Photographer Q&A: Ye Rin Mok

LA-based photographer Ye Rin Mok has always impressed us with her quiet and beautiful images. From Venice CA to Phoenix AZ, Ye Rin tells us what it was like behind the lens photographing these beautiful homes.
Ye Rin Mok, photographer, portrait

Do you remember the first shoot you did for Dwell? 

Yes, I was super excited and nervous. Dwell has been one of few magazines I wanted to shoot for. I was so happy to get the opportunity but also nervous because I didn't want to screw it up.

How do you usually prepare going into a Dwell shoot? 

Dwell photo editors are always so organized and well prepped for their photographers, like giving them the shot list, back story and images of the house. I usually go over the shots in my head, trying to anticipate any problems I might encounter. Regardless of how prepped I am, I can't help but feel nervous when I get to the location. But once I set my tripod and look through the view finder, the day goes by so fast that I don't really have time to worry. In the end it always turns out to be a very rewarding experience.

The dining room is meant to be a flexible space for eating or dancing. “One of the most important things for me,” explains Grunbaum, “is how a house feels. It has to be a place where you don’t want to leave.” The Cyclone table is by Isamu Noguchi for Knol

The first shoot Ye Rin was hired for was the Grunbaum Residence in Venice CA. 

Do you have any funny/favorite moments from one or two shoots you can remember?

When I was shooting the Keener/Atherton residence in Phoenix, whenever I would set up my tripod for a shot, their dog Pip would pop up in front of the camera. One of my favorite moments was actually few weeks after the Phoenix shoot, when I found out that my photo made the cover. I was quite dumbstruck and elated by that.

Atherton and Keener portrait facade

Ye Rin shot the Atherton-Keener Residence for our Dec/Jan 2011 issue. 

Favorite image?

The floating home shot of the Grunbaum residence in Venice.  I wasn't able to get the shot on the day of the shoot because we couldn't get a hold of the neighbor. I ended up going back the next day and was able to get the shot from the neighbor's roof.  It was worth it to have gone back.  

From the deck off the master bedroom, Eric Grunbaum looks across his front yard. Barbara Bestor designed the second story to float over the ground “like a cloud.”

To get this shot of the Grunbaum Residence, Mok had to return the following day so she could access the neighbors roof.

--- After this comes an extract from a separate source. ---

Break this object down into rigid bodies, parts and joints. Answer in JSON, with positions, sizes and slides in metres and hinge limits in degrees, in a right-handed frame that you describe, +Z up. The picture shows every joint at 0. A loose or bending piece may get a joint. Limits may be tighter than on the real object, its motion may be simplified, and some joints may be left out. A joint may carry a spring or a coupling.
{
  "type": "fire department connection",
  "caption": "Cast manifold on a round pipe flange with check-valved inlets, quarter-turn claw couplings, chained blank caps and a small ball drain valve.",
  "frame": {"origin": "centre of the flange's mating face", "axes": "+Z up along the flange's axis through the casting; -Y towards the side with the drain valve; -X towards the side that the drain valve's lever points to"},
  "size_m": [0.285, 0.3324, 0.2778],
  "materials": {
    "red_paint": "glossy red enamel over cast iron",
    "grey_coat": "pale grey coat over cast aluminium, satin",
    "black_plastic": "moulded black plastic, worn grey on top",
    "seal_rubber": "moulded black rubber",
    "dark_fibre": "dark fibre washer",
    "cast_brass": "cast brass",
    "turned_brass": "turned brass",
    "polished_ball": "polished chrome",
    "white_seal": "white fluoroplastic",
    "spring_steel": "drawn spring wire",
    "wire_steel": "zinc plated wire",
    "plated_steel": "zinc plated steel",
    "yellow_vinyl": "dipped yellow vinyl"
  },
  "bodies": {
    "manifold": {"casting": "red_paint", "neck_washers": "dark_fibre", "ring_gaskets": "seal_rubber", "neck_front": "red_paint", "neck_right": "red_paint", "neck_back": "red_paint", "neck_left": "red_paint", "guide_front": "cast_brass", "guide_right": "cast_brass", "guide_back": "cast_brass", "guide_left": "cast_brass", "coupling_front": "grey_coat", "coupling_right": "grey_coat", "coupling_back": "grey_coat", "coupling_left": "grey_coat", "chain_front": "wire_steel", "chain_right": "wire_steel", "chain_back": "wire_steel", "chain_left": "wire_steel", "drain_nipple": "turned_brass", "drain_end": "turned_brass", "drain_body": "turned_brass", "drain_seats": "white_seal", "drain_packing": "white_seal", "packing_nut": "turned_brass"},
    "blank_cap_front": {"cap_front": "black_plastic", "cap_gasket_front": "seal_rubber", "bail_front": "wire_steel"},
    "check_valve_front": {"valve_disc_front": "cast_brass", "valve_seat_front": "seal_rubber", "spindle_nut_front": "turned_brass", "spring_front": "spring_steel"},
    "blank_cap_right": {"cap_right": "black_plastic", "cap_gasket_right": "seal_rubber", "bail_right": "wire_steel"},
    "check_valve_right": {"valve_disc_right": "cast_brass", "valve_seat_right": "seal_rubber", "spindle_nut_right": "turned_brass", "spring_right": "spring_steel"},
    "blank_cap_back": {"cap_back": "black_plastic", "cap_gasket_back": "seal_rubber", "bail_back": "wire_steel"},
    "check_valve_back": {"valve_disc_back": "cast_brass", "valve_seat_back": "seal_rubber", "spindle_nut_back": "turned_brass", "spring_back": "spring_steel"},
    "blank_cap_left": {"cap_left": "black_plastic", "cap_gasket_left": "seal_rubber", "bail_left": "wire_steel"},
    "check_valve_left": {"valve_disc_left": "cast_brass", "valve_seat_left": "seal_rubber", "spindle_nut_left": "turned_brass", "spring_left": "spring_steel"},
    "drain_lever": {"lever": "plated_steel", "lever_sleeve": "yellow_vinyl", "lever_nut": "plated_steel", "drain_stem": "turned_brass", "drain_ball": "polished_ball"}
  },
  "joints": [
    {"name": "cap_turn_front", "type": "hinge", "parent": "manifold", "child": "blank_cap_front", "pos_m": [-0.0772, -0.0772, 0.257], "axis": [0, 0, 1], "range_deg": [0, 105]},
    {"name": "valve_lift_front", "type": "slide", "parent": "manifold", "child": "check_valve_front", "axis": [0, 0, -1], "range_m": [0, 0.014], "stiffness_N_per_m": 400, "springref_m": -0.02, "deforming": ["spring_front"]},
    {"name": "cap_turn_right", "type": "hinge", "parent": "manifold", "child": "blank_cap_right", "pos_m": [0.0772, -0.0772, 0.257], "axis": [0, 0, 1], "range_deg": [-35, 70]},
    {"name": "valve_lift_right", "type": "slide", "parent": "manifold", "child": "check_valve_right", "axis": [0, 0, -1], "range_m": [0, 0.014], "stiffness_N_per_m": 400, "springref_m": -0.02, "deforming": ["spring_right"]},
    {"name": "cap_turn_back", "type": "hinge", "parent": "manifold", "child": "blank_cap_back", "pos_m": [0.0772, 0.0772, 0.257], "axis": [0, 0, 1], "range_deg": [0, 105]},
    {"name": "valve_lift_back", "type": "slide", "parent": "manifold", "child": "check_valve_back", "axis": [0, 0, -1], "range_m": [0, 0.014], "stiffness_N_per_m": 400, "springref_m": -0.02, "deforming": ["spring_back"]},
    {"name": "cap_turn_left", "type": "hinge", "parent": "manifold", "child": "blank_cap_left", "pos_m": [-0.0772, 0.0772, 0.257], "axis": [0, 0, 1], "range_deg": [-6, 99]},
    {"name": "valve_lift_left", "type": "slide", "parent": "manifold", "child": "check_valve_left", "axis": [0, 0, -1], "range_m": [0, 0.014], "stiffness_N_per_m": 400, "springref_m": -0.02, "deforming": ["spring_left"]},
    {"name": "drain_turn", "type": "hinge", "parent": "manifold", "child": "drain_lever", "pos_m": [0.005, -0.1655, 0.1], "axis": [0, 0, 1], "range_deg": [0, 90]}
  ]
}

Do you have a favorite house/location that you have shot for us?

I really enjoyed shooting the Phoenix home. I love the minimal style and interesting space/layout—not the typical homes I'm used to. I felt like I was inside a huge art piece.  

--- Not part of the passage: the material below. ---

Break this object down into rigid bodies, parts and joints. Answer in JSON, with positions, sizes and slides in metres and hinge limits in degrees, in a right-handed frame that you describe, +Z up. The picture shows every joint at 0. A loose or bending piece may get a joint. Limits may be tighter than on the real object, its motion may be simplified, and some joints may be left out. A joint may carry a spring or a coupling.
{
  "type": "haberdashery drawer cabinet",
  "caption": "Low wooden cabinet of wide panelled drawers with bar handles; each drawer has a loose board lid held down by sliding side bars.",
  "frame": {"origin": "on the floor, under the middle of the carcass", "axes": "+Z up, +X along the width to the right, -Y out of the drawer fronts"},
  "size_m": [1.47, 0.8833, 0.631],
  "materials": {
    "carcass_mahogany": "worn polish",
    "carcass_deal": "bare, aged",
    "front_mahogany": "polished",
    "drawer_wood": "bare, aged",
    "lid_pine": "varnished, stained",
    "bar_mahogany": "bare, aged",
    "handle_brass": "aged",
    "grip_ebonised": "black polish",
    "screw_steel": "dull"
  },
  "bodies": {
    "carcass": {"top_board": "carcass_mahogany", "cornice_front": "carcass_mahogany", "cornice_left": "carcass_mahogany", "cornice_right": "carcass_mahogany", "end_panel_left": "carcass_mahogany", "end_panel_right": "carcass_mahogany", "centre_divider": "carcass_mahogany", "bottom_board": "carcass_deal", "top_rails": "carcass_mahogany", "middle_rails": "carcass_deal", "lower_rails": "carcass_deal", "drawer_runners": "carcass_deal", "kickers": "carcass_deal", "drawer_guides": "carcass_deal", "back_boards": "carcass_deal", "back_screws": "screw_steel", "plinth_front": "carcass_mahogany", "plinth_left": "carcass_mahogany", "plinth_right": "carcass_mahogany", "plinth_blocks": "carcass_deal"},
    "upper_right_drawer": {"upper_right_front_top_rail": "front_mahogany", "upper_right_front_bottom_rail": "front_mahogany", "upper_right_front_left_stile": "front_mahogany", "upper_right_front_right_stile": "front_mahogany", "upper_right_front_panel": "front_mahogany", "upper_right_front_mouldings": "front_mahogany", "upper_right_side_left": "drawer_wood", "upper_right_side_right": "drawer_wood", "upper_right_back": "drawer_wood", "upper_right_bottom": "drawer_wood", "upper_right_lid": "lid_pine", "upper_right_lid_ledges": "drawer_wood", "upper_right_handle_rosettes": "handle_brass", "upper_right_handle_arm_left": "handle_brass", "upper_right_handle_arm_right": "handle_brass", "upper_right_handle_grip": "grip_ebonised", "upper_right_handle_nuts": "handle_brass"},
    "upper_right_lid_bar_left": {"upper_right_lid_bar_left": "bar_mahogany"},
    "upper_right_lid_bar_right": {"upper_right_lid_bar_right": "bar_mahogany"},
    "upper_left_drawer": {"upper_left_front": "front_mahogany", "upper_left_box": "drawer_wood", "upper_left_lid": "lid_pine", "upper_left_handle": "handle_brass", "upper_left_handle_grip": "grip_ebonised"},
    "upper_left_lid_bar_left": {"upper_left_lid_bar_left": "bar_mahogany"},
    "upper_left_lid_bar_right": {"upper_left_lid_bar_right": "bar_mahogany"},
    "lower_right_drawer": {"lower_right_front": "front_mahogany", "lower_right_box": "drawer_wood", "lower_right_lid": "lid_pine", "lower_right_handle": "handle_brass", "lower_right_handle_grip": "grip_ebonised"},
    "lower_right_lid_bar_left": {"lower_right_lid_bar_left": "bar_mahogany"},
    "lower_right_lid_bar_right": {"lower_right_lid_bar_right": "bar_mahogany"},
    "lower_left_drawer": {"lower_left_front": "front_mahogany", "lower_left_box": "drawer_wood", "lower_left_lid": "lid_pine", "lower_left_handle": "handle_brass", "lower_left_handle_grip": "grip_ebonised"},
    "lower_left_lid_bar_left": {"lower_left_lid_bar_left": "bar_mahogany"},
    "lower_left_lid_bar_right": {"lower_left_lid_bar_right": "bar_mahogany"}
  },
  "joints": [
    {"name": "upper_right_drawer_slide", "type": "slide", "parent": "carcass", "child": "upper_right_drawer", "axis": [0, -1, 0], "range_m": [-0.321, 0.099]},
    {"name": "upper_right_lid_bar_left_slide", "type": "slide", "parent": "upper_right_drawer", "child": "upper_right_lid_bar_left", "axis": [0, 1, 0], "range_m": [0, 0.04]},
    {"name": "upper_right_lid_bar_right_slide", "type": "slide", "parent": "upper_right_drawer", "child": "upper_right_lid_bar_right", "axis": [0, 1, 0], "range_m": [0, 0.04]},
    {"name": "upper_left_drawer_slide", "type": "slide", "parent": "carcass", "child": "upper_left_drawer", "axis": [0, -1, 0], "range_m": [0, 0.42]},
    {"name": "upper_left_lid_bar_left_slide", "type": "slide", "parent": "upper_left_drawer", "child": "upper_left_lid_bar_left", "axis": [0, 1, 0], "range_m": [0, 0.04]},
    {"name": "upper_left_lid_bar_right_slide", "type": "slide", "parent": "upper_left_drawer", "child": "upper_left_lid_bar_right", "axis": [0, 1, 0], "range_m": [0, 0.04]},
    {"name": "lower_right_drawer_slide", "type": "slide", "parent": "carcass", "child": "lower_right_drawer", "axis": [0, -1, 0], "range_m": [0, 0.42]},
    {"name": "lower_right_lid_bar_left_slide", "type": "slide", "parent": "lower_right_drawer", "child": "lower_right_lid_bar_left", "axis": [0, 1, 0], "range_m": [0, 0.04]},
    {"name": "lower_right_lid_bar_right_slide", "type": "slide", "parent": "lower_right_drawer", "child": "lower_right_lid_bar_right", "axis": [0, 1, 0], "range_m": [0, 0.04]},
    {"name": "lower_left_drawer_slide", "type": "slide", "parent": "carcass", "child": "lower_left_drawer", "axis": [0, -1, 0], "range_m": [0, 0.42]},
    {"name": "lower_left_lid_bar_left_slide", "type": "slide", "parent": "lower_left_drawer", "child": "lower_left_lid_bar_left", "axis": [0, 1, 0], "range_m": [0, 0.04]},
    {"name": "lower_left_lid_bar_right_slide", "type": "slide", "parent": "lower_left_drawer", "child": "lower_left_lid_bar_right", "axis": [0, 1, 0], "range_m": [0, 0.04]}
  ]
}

What is it like seeing your images in print when the issue comes out?

Exciting, it's always a little surreal.

The front door is accessed by a 'floating' concrete bridge that bisects the two wings of the house.

Mok was attracted to the minimalist style of the Atherton-Keener residence.

If you could choose one modern element to add to your home, what would you choose?

I live in a small studio apartment with my boyfriend; we can't really have too much stuff, so the little that we do have has to be functional and space saving. Currently we don't have a dining table and we eat on our couch or on our desks. I would like to find or make a foldable wooden floor table.

A little more about you:

Where are you from? 

I was born in Seoul and moved to Los Angeles when I was 12. I've lived here since then.

How long have you been shooting? 

Since I graduated college in 2003.

What type of assignments are you shooting these days?

Mostly editorial and personal projects.


A stunning portrait from Ye Rin's personal series Convict Lake

Type of camera?

Hasselblad 501cm or Canon 5 Mark ii.

Film or Digital?

It depends on the assignment but recently more digital.